Dopo un ultimo scambio di occhiate tra Maeder e Corti, i rotori cominciano a girare. Il rumore del motore elettrico alimentato a batteria ricorda quello di un aspirapolvere e, con l’aumentare del regime di rotazione, si avvicina a quello di un elicottero. Dopo la fase di avvio, il drone inizia la ricerca in modo autonomo. Sorvola la zona nella quale si presume trovarsi la persona dispersa a un’altitudine di circa 80 metri, secondo un percorso di ricerca programmato. I segnali del navigatore satellitare gli indicano la via con la precisione di un metro. Un radar di terra ne stabilisce la quota, mentre il drone evita autonomamente gli ostacoli, come ad esempio in cavi, grazie a dei sistemi anticollisione.
Localizzazione puntuale
Un quarto d’ora più tardi, il moderno dispositivo di ricerca torna indietro e viene delicatamente fatto atterrare. Successivamente, il suo pilota, Damiano Maeder, si prende cura del piccolo velivolo equipaggiato con la più moderna tecnologia come se lo dovesse lodare per il successo del volo di ricerca appena compiuto.

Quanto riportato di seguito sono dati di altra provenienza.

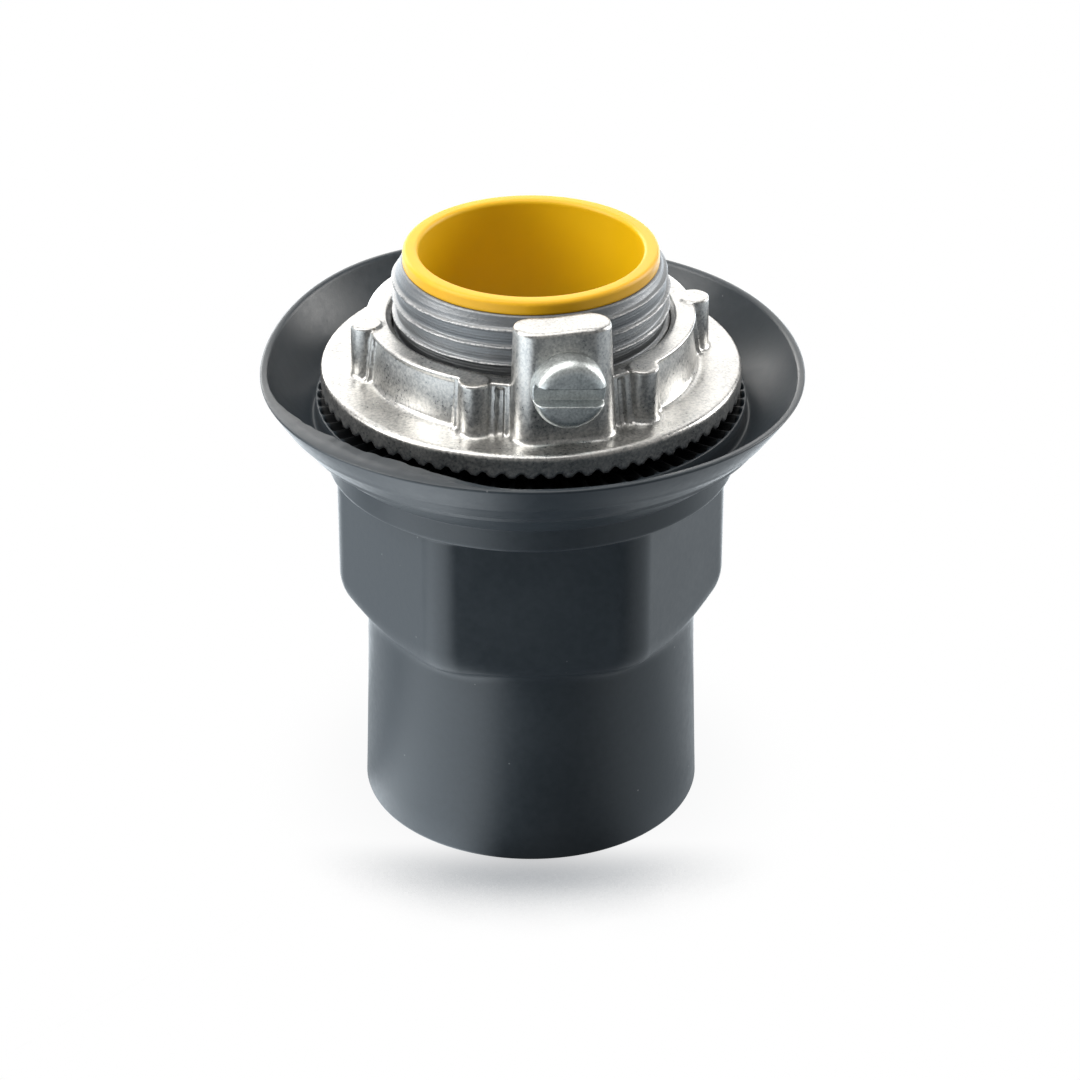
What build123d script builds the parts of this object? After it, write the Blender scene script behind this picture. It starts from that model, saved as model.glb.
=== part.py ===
from build123d import *
import math
import os

os.makedirs("parts", exist_ok=True)

# Watertight, plastic-coated conduit hub of the 1-inch trade size, in millimetres.
# The frame stands at the middle of the sleeve's open end, with +Z up the hub's axis.

# Threaded neck that goes through the wall of a box
NECK_R = 16.7
NECK_END_R = 15.6
NECK_LEAD = 1.2
NECK_BORE_R = 14.6
NECK_LENGTH = 17.5

# Flange that seats on the wall, with its radial teeth and the groove of the seal
FLANGE_INSET = 0.25
FLANGE_TAPER = 1.2
FLANGE_THICK = 7.3
TEETH = 72
TOOTH_DEPTH = 0.7
TOOTH_WIDTH = 1.75
TOOTH_INNER_R = 21.3
SEAL_R = 19.2
SEAL_SECTION_R = 1.3
SEAL_SIDE_GAP = 0.1
SEAL_PROUD = 0.6

# Wrench hexagon and the round barrel under it
HEX_FLATS = 40.6
HEX_CORNER_R = 3.2
HEX_TURN = 2.0
HEX_CONE_RISE = 0.4
BARREL_R = 19.4
BARREL_LENGTH = 5.2
HEX_LENGTH = 20.2

# Socket that the conduit screws into, and the shoulder that stops it
SOCKET_R = 14.7
SOCKET_DEPTH = 22.0
SOCKET_MOUTH = 0.9
STOP_R = 13.6
STOP_THICK = 2.5

# Plastic jacket
COAT = 1.0
COAT_RIM = 1.0
COAT_RIM_LAND = 0.4
SLEEVE_LENGTH = 22.0
SLEEVE_BORE_R = 18.0
SLEEVE_END_R = 21.05
SLEEVE_END_ROUND = 0.6
SKIRT_R = 33.3
SKIRT_RISE = 10.0
SKIRT_WALL = 1.15
SKIRT_BULGE = 0.55
SKIRT_ROOT_DROP = 2.1
COLLAR_HEIGHT = 2.6
COLLAR_SLOPE = 2.2

# Insulated throat
THROAT_R = 13.45
THROAT_FIT = 0.05
THROAT_LENGTH = 14.0
LIP_R = 15.35
LIP_HEIGHT = 1.7
LIP_ROUND = 0.5

# Lock nut
NUT_GAP = 1.5
NUT_R = 25.45
NUT_RIM = 2.8
NUT_EDGE_ROUND = 0.45
NUT_BORE_GAP = 0.12
NUT_COLLAR_R = 20.6
NUT_COLLAR_TOP_R = 19.75
NUT_COLLAR_HEIGHT = 6.4
NUT_COLLAR_ROUND = 0.8
NUT_MOUTH = 0.6
LUGS = 6
LUG_R = 1.95
LUG_TOP_R = 1.85
LUG_PLACE_R = 20.0

# Terminal boss on the nut
BOSS_ANGLE = 10.8
BOSS_WIDTH = 12.4
BOSS_FACE = 22.3
BOSS_DRAFT = 2.0
BOSS_HEIGHT = 14.0
BOSS_CORNER_R = 2.6
BOSS_TOP_ROUND = 0.7
BOSS_BACK_GAP = 0.5
SPOT_FACE_RIM = 0.15

# Ground screw
SCREW_R = 2.4
SCREW_FIT = 0.06
SCREW_LENGTH = 5.0
SCREW_END_CHAMFER = 0.5
SCREW_RISE = 7.3
HEAD_R = 4.3
HEAD_HEIGHT = 3.4
HEAD_ROUND = 0.5
SLOT_WIDTH = 2.2
SLOT_DEPTH = 1.9
SLOT_TURN = -5.0
HEAD_GAP = 0.02

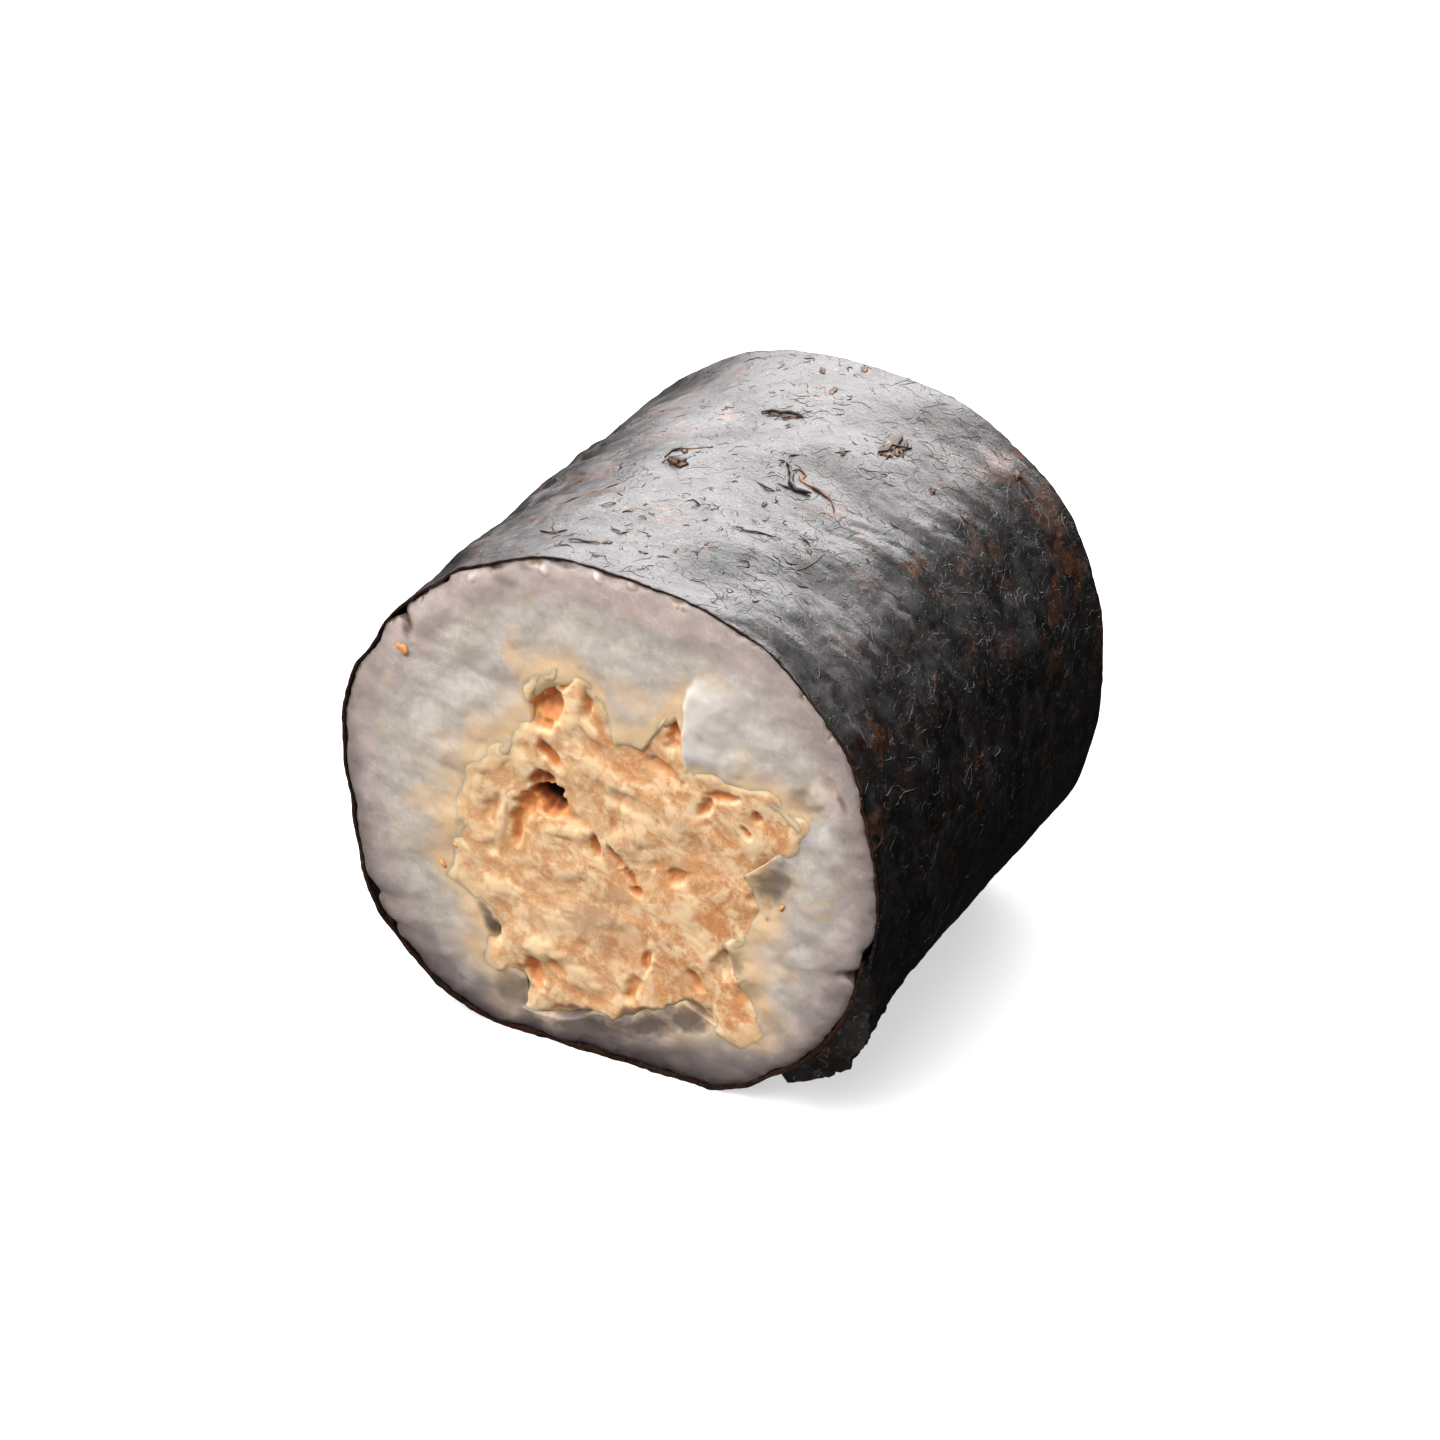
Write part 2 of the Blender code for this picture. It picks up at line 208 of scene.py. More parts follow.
# Spots of the sheet: angle round the roll, place along it and size in millimetres, height or strength
NORI_BLISTERS = metres([
    (29, -10.3, 1, 0.22), (16, -11.8, 0.7, 0.16), (100, -1.2, 0.6, 0.2), (47, 10.4, 1.4, 0.25),
    (133, -9, 1.8, 0.22), (131, -3, 1.8, 0.22), (134, 3.5, 1.8, 0.22), (200, 6, 1.4, 0.25),
    (170, -5, 1, 0.22), (124, -12.6, 1.2, 0.1), (147, -12.4, 1.4, 0.14), (160, -12.6, 1.2, 0.12),
    (184, -12.5, 1.4, 0.14),
], 1, 2, 3)
TOASTED_SPOTS = metres([
    (46, -0.4, 1.2, 0.8), (41, 2.2, 0.9, 0.7), (47, 10.4, 1.6, 1), (38, 11.2, 1.8, 0.8),
    (26, 10.4, 2.2, 0.7), (29, -10.3, 1.2, 0.9), (15, -12.3, 0.9, 0.9), (22, 8.2, 1.2, 0.9),
    (12, 7.4, 0.8, 1), (7, 8.4, 0.7, 1), (58, 6, 0.8, 0.6), (92, 10.9, 0.6, 0.9), (85, 12.2, 0.5, 0.9),
    (176, -12.7, 1.6, 1), (190, -12.4, 1.2, 0.9), (205, 4, 2, 0.7), (160, 7, 1.6, 0.7), (240, -6, 2, 0.7),
    (124, -9.8, 1.2, 0.6), (117, -6.6, 1.4, 0.6), (121, -1.8, 1.8, 0.7), (112, 2.6, 1.4, 0.6),
    (118, 6, 1.6, 0.7), (110, 10.4, 1.2, 0.7),
], 1, 2)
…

«Missione compiuta – ottimamente, persino», annuncia Mattia Corti dal veicolo di comando. I due telefoni sono stati localizzati in due diversi campi di ricerca, l’uno di 20 × 20 metri e l’altro di 40 × 40 metri. Ciò che al profano può apparire relativamente impreciso, per la ricerca dall’aria è «puntuale», spiega Sascha Hardegger: «Una volta che la vittima è stata localizzata in un’area così piccola, per i servizi di intervento terrestri, ad esempio i soccorritori del CAS, è più facile rintracciare la persona bisognosa di aiuto.» Senza l’aiuto del drone, si tratterebbe si setacciare una zona di parecchi chilometri quadrati.
Drone con motore a benzina
I voli di prova a Hinterrhein dimostrano che le speranze che Sascha Hardegger ripone nel progetto del drone sono giustificate. Un ulteriore passo tecnico nella ricerca delle persone scomparse è imminente. Oltre al drone elettrico, ne esiste anche una versione (leggermente più rumorosa) con motore a benzina. Entrambe le versioni possono anche essere equipaggiate con telecamere termiche e ottiche. Un software con funzioni di apprendimento a bordo del drone valuta continuamente le immagini. Se trova uno schema di pixel che suggerisce una persona, il drone trasmette le immagini all’operatore a terra, che le controlla e può poi inoltrare i risultati alla squadra di ricerca.
Domande aperte
Quattro ore dopo, sotto l’Adula, il drone della Rega viene riposto nella sua «tasca». Sascha Hardegger è soddisfatto e sempre più fiducioso che – indipendentemente dalla versione – i droni della Rega saranno impiegati nei loro primi interventi seri già quest’anno.
Prima della conclusione dell’addestramento di tre o quattro squadre, formate ognuna da un operatore e un pilota, occorrerà tuttavia ancora un po’ di tempo. Né è ancora chiaro chi verrà formato per l’utilizzo di questi droni, aggiunge Hardegger: in fin dei conti, questa non è un’occupazione a tempo pieno, ma solo un’attività accessoria. D’altro canto, le squadre, con il rispettivo drone e veicolo di comando, devono essere pronte a intervenire sette giorni su sette e 24 ore su 24. Secondo Hardegger rimane infine da chiarire presso quali basi della Rega i droni saranno stazionati e pronti per entrare in azione su richiesta della polizia e delle unità di soccorso.
Sia quel che sia, la Rega ha spalancato le porte a una nuova era della ricerca e dispone di possibilità tecniche di cui sinora nessun altro può fruire. Ma Sascha Hardegger è anche convinto che non ci vorrà molto, prima che questi metodi di ricerca aerea non rappresentino più un’eccezione: «Anche se c’è ancora molto da fare», conclude il direttore del programma sempre concentrato con una nota di orgoglio nella voce.